• [Dataset content]
— BEGIN —

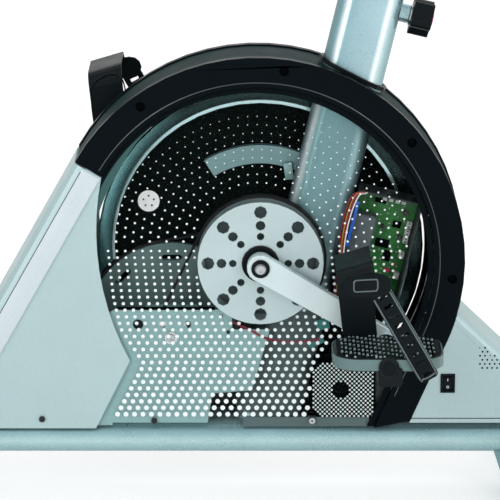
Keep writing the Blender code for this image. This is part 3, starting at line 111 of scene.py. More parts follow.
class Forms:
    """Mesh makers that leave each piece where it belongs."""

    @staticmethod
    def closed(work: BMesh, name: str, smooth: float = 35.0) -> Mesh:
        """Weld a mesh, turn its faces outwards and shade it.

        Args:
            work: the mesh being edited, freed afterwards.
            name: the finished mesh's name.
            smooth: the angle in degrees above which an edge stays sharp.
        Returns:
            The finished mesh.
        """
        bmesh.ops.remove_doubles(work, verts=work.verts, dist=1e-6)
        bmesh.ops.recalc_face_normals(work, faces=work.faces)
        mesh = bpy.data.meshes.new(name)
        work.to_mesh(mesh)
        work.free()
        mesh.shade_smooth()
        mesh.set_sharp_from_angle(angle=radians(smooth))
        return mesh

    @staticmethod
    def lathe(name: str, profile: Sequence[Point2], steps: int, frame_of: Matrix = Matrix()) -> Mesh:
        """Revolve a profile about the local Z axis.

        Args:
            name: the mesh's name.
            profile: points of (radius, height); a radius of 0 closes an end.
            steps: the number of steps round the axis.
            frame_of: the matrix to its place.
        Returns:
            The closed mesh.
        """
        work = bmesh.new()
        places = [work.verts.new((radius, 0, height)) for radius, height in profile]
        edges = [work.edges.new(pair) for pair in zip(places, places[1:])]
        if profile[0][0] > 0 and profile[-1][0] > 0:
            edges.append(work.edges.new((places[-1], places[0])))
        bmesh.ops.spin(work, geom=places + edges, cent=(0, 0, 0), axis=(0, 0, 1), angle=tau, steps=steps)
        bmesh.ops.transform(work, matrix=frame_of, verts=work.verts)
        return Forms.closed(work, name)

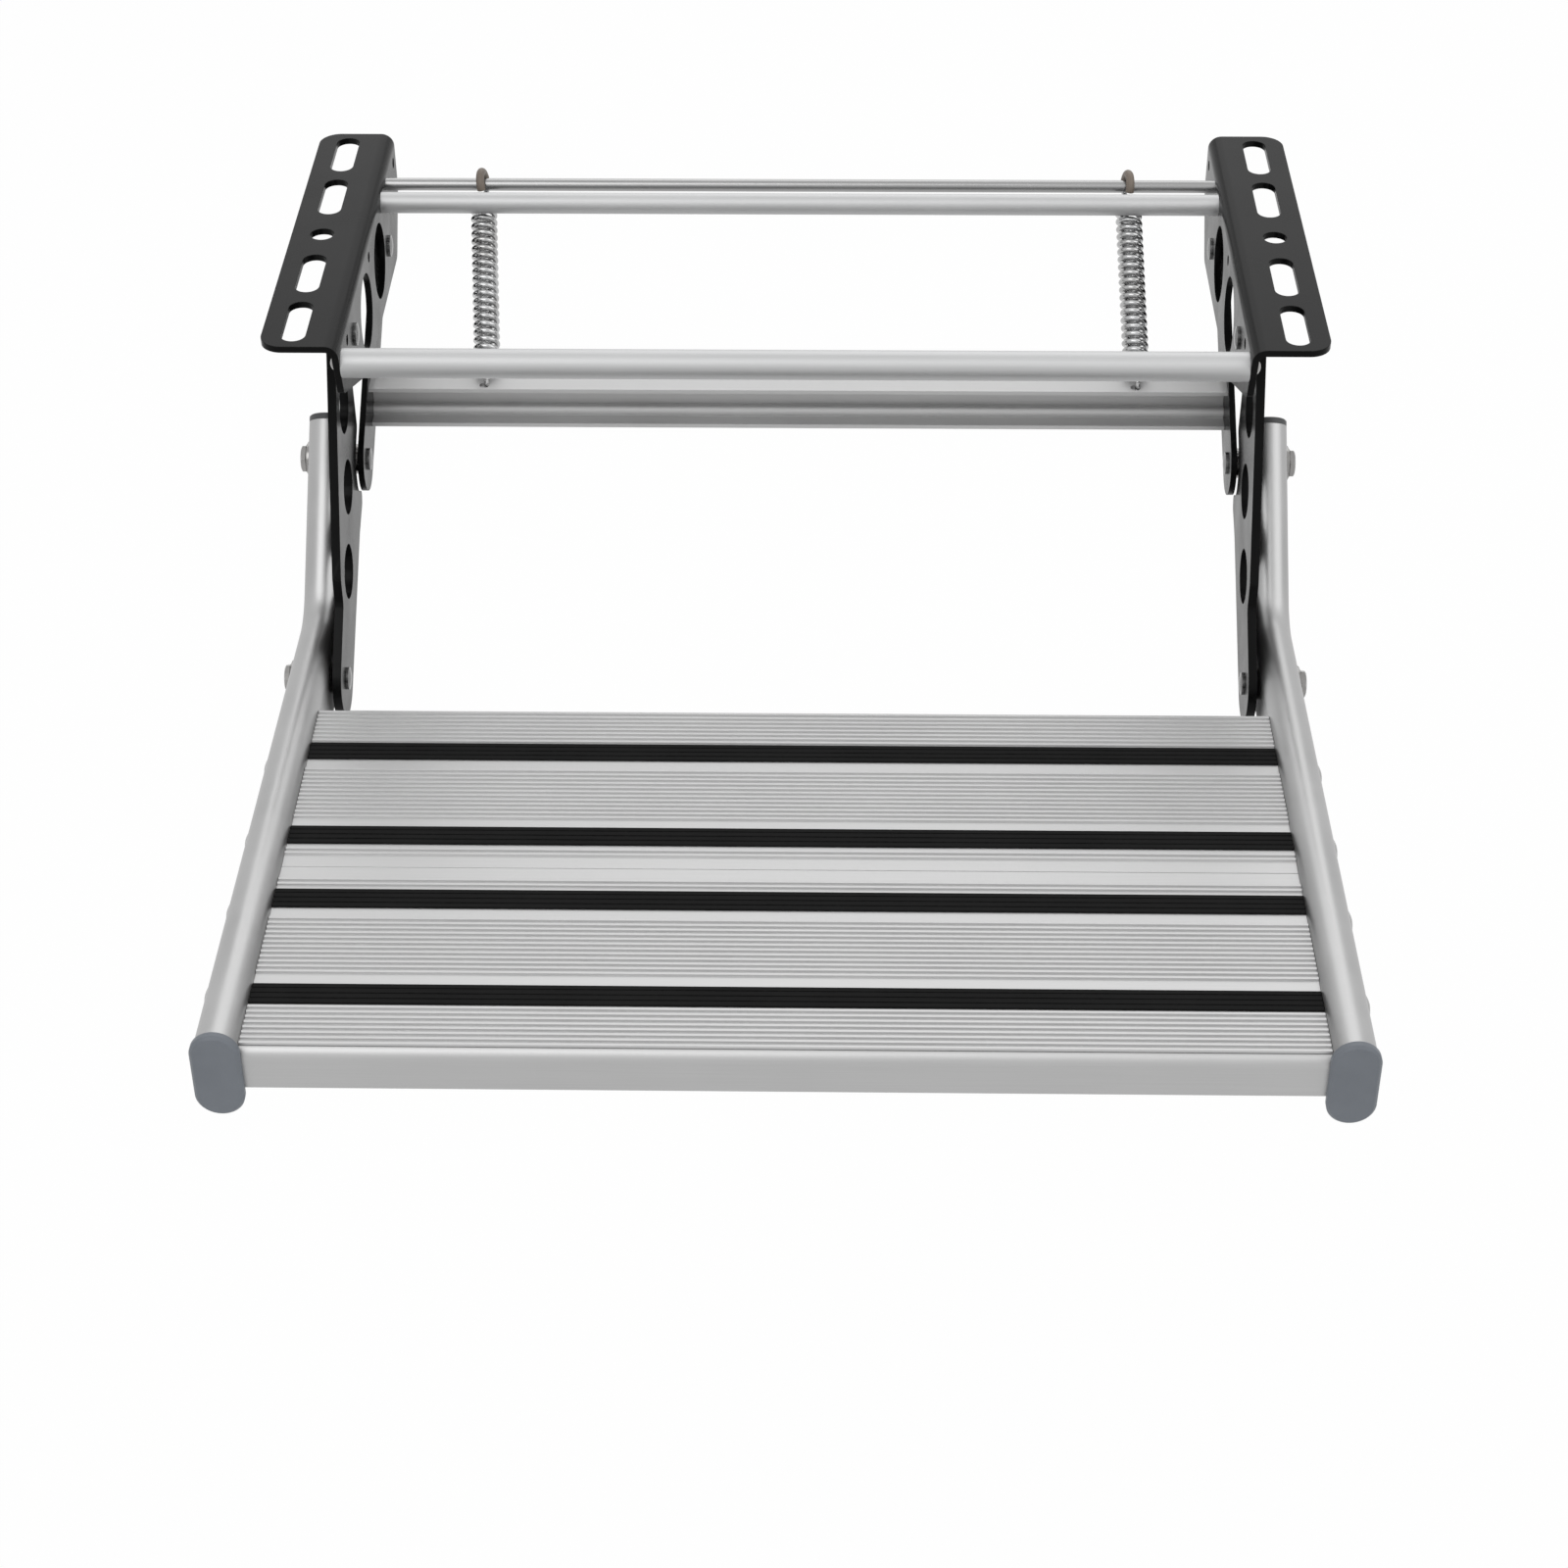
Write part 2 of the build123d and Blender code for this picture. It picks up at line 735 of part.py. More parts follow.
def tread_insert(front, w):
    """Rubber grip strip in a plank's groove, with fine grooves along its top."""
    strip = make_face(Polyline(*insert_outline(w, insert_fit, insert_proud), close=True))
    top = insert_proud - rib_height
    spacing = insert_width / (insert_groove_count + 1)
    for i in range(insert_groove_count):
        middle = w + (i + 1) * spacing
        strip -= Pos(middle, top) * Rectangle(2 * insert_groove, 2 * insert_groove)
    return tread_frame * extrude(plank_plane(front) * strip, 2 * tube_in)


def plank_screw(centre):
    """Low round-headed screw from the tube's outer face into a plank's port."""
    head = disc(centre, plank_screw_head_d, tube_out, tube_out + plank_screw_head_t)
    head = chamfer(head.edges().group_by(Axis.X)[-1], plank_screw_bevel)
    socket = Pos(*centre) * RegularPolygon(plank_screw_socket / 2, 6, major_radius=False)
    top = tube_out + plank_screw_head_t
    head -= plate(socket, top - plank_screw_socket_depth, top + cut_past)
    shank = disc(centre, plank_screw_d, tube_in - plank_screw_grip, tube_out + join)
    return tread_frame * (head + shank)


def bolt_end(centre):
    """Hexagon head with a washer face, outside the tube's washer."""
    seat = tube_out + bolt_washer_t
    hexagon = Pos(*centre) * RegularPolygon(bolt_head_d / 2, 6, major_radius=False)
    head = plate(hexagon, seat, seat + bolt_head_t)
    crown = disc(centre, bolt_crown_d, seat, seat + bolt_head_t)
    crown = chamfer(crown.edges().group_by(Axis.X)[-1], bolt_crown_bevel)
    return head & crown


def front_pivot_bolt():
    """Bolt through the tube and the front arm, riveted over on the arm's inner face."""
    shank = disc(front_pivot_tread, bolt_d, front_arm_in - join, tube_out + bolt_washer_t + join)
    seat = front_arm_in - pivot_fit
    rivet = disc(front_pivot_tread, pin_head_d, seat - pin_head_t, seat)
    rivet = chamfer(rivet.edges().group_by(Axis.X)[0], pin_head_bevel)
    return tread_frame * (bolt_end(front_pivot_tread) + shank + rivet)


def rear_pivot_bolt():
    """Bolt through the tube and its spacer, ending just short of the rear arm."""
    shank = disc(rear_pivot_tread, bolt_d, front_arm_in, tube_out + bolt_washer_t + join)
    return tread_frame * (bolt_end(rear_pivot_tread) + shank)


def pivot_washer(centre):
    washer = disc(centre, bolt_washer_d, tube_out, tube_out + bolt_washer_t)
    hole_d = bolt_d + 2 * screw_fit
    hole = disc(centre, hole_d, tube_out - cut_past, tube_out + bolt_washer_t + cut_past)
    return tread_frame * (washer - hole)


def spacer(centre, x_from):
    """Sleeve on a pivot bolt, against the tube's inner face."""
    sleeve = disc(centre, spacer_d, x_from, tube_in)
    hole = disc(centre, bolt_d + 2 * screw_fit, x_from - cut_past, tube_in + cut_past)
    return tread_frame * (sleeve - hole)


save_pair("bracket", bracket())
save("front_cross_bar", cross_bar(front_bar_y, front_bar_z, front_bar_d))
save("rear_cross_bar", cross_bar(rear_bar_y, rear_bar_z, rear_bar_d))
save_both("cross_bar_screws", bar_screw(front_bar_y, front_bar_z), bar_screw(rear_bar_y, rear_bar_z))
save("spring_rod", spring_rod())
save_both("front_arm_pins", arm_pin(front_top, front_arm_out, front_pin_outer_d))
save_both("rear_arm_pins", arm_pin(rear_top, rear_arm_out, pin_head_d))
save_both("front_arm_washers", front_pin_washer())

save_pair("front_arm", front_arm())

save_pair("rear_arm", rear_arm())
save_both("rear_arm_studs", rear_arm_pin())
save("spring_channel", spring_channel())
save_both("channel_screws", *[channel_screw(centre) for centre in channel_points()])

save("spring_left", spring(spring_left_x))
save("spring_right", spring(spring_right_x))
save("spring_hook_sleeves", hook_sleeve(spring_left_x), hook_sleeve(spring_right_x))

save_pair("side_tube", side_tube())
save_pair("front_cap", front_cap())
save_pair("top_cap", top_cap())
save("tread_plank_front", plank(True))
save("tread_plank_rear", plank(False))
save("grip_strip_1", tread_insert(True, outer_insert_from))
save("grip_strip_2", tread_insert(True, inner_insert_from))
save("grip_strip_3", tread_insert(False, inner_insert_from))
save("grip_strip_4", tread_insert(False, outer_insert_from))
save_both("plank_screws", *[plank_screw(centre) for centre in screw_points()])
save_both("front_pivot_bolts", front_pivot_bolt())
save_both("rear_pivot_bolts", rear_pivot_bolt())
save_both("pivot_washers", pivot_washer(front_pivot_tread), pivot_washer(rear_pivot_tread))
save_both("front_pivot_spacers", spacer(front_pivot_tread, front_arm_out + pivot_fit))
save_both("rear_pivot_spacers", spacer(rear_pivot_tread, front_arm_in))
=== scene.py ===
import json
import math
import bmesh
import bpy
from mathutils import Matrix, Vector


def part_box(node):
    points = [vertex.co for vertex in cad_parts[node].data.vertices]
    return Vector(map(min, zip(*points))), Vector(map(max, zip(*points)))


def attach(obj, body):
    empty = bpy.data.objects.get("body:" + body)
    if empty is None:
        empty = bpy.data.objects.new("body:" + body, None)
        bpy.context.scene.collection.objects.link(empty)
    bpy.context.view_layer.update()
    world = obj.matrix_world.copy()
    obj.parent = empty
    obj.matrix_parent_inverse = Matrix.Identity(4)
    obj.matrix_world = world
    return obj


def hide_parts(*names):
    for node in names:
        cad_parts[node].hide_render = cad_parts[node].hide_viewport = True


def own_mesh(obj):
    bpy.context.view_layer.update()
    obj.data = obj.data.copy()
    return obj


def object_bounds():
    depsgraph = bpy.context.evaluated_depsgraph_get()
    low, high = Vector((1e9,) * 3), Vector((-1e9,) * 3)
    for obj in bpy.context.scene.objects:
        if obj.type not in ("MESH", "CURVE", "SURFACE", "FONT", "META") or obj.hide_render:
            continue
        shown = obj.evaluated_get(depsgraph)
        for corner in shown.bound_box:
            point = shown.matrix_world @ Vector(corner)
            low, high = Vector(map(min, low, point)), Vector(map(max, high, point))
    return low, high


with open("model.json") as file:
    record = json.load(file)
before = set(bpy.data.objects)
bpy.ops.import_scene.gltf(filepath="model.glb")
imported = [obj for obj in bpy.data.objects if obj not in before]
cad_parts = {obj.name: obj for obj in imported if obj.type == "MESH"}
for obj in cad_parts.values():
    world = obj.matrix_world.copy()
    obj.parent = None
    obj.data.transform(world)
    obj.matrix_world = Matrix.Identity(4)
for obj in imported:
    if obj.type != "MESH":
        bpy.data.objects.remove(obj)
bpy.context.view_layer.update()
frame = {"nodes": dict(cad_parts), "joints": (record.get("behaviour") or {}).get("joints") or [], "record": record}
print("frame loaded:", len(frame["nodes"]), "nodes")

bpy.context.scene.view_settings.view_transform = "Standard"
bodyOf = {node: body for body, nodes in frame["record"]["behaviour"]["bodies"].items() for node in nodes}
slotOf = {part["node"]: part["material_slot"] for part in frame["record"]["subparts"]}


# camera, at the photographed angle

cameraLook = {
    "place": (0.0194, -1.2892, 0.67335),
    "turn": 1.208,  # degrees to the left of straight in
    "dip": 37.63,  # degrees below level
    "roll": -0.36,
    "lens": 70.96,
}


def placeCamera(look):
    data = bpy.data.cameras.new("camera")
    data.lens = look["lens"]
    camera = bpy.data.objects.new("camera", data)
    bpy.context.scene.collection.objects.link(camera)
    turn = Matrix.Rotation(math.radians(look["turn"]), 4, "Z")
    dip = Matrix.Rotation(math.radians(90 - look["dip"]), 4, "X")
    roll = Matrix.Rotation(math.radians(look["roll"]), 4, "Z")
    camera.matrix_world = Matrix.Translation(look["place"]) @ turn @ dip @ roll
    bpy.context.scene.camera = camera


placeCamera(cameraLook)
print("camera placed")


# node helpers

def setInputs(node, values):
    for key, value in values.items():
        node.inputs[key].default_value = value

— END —

Please reproduce exactly the lines above, beginning with the first and ending with the line that contains "and shade it.", and include nothing outside that range.

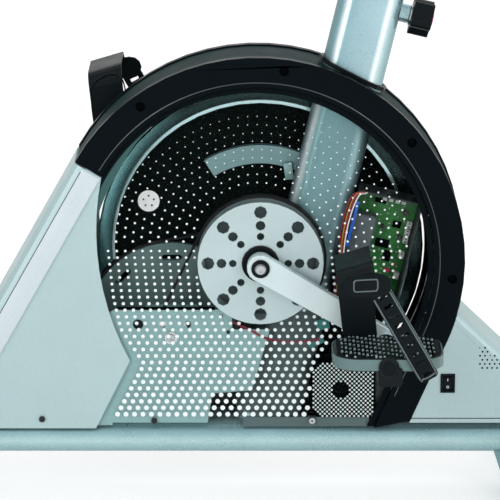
Keep writing the Blender code for this image. This is part 3, starting at line 111 of scene.py. More parts follow.
class Forms:
    """Mesh makers that leave each piece where it belongs."""

    @staticmethod
    def closed(work: BMesh, name: str, smooth: float = 35.0) -> Mesh:
        """Weld a mesh, turn its faces outwards and shade it.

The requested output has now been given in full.